И корабль плывет, красиво плывет вниз под оперные раскаты, поражая величием и барской суетой уходящей гегемонской эры.
По экрану карточным пасьянсом проходят три главных режиссера, тринадцать народных артистов с женами и мужьями, обе иконы израильской гуманитарной интеллигенции и один просто всероссийский любимчик, за год до того высаживавший из заводского «Первого троллейбуса» подгулявшего фраера Вицина в тирольке.
Все они пока еще верят, что рабочий - эталон, мерило, золотой стандарт, с которым следует себя сверять.

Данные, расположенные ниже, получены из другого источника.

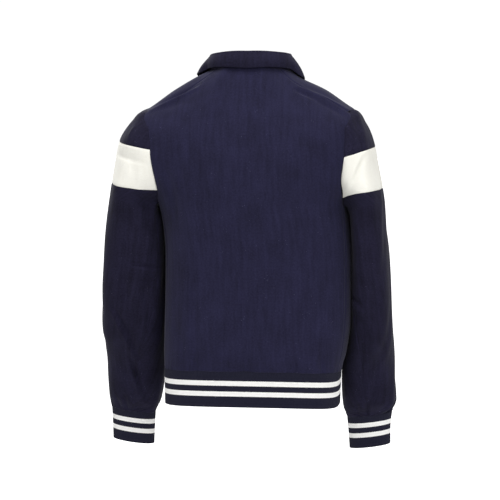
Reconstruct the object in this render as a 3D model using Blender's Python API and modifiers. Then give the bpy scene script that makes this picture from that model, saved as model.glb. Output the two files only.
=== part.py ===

Скоро им будет стыдно.
Многие сопьются.
Максим Семеляк
А. С. из асов
К 70-летию Аркадия Северного
Неcколько дней назад меня под запись спросили - к какому искусству принадлежит Аркадий Северный: элитарному или массовому? Я на всякий случай ляпнул, что в случае Северного это одно и то же. Сейчас я бы сказал, что он скорее ни то, ни другое.

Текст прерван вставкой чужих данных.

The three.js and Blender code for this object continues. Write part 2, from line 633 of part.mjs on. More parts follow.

К юбилею Северного на питерском пятом канале сняли фильм «Человек, которого не было» - и это довольно точное название. Есть миф, что Северный играл чуть не в каждом советском магнитофоне. Не знаю. Я, например, рос на окраине Москвы, в микрорайоне Орехово-Борисово, и первые шестнадцать лет жизни мой круг общения составляли бесконечно несложные, как аранжировки блатных песен, люди. Так вот - никто и никогда из этих людей не слушал Северного. Тешились чем угодно - Токаревым, Новиковым, Шульманом, Гулько, я уж не говорю о том, как безраздельно властвовал в чужих кассетниках Розенбаум, но чтобы Северный? Я слышал лишь имя, но никогда при мне никто не заводил его, ни о какой массовости не могло быть и речи. Ни вполне недвусмысленные воры из ближайшей двенадцатиэтажки, ни сосед по съемной даче - пьющий мент, ни кто бы то ни было еще - независимо от возраста. Когда в мои школьные годы вышла пластинка под названием «Памяти Аркадия Северного» (не лучшим образом составленная, зато с гениальной «Косы и бантики»), я помню, что за ней тоже никто особенно ломился - нескончаемая серия «На концертах Владимира Высоцкого» производила несравненно больший фурор.

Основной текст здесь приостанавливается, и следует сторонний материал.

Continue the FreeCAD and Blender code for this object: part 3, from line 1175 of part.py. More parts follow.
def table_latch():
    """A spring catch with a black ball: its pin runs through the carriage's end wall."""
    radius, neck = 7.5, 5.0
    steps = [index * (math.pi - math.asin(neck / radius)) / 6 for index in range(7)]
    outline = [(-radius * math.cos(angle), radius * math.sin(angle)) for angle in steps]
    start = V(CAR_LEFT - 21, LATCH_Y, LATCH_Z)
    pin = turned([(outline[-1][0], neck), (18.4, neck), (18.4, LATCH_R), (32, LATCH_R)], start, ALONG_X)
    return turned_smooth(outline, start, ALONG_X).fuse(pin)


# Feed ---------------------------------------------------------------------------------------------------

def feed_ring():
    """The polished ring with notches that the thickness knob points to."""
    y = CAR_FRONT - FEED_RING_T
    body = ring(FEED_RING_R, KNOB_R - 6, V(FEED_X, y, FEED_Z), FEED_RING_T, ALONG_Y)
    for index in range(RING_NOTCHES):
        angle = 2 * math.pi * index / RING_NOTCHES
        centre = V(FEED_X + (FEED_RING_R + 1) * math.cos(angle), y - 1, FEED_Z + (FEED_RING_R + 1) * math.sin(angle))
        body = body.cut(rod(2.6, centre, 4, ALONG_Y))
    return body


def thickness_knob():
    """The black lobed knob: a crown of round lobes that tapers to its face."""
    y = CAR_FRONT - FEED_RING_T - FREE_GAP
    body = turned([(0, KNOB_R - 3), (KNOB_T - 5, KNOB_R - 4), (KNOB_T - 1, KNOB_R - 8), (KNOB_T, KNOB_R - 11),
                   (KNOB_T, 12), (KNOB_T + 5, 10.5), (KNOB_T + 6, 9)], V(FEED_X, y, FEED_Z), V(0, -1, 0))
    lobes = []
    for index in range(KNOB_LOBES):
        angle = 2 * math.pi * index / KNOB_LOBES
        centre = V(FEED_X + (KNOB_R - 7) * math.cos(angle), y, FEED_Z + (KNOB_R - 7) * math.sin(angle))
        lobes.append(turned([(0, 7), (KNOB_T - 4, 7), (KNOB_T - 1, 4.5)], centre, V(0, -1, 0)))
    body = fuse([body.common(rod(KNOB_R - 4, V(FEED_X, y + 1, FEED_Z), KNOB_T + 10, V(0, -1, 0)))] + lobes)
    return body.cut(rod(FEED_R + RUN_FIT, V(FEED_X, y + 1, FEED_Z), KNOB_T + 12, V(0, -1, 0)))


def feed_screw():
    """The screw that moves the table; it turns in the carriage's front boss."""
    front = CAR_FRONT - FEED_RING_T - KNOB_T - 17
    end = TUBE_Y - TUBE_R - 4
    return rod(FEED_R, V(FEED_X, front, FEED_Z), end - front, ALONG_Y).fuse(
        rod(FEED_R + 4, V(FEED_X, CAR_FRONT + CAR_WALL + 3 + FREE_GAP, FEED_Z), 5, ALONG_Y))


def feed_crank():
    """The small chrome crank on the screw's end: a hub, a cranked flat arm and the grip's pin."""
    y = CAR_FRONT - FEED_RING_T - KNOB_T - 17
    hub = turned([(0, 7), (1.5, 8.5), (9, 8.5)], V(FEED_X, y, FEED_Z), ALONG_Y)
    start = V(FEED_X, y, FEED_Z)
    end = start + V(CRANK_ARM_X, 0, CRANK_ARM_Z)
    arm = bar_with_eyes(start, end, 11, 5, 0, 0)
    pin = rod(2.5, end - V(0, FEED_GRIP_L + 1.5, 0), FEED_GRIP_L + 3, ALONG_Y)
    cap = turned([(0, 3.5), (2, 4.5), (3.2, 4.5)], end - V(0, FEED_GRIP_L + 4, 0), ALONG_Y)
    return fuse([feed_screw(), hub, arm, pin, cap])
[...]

В определенном смысле Северный - это ровно то, что покойный Константин Беляев называл словом «эксклюзивчик». Непрогнозируемый всплеск этого эксклюзивчика пришелся на самую середину девяностых годов. Забавно, что популяризация Северного (и шансонной культуры как таковой) была напрямую связана с праворадикальной (она же леворадикальная, в те времена это означало приблизительно одно и то же) деятельностью. Я прекрасно помню первый концерт того же Беляева в музее Маяковского на шабаше газеты «Лимонка». Длинношеии столичные неформалы в ботинках Dr.Martens, уже привыкшие одобрительно реагировать на свастику, руны и выражение in voce cataractarum, поначалу были несколько обескуражены (я видел по лицам) введением в привычный набор символов еще и холеры на Дерибассовской улицы. Впрочем, замешательство длилось недолго - вскоре в компетентнейшей «Лимонке» появилась статья, в которой Северный был провозглашен певцом империи. О дивное легковерное время! Моду на Северного, как водится, диктовала захватывающая радиопостановка «Трансильвания беспокоит» (при всей очевидной маргинальности ее роль в культуре девяностых безмерна) - именно на этой частоте песня про «посудите сами, кто есть я, и кто есть Хаим» была приравнена к итальянской эстраде и группам типа Allerseellen, то есть c одной стороны вписана в условно мировой контекст, с другой - зачислена по ведомству тайного знания. Тут-то и началось - если в первой половине девяностых на Кузнецком мосту в поисках музыки все устремлялись вверх по улице на студию вполне приличной звукозаписи, то теперь все, наоборот, сворачивали налево, вниз, к лотку, где торговали разнообразным блатняком на синих TDK. Наивные читатели Лотреамона c упоением переключились на строчки типа «пень просил у елочки четыре раза в день», а Набоков уступил место Набоке, коллекционеру из круга Северного и герою его песнопений («но сей Набока обнаглел уже настолько» etc). В Питере проверенные арт-персоналии даже завозились с идеей памятника Аркадию, позировать для которого должен был не кто иной, как фактурный сценарист и будущий исполнитель роли фашиста (sic!) Константин Мурзенко.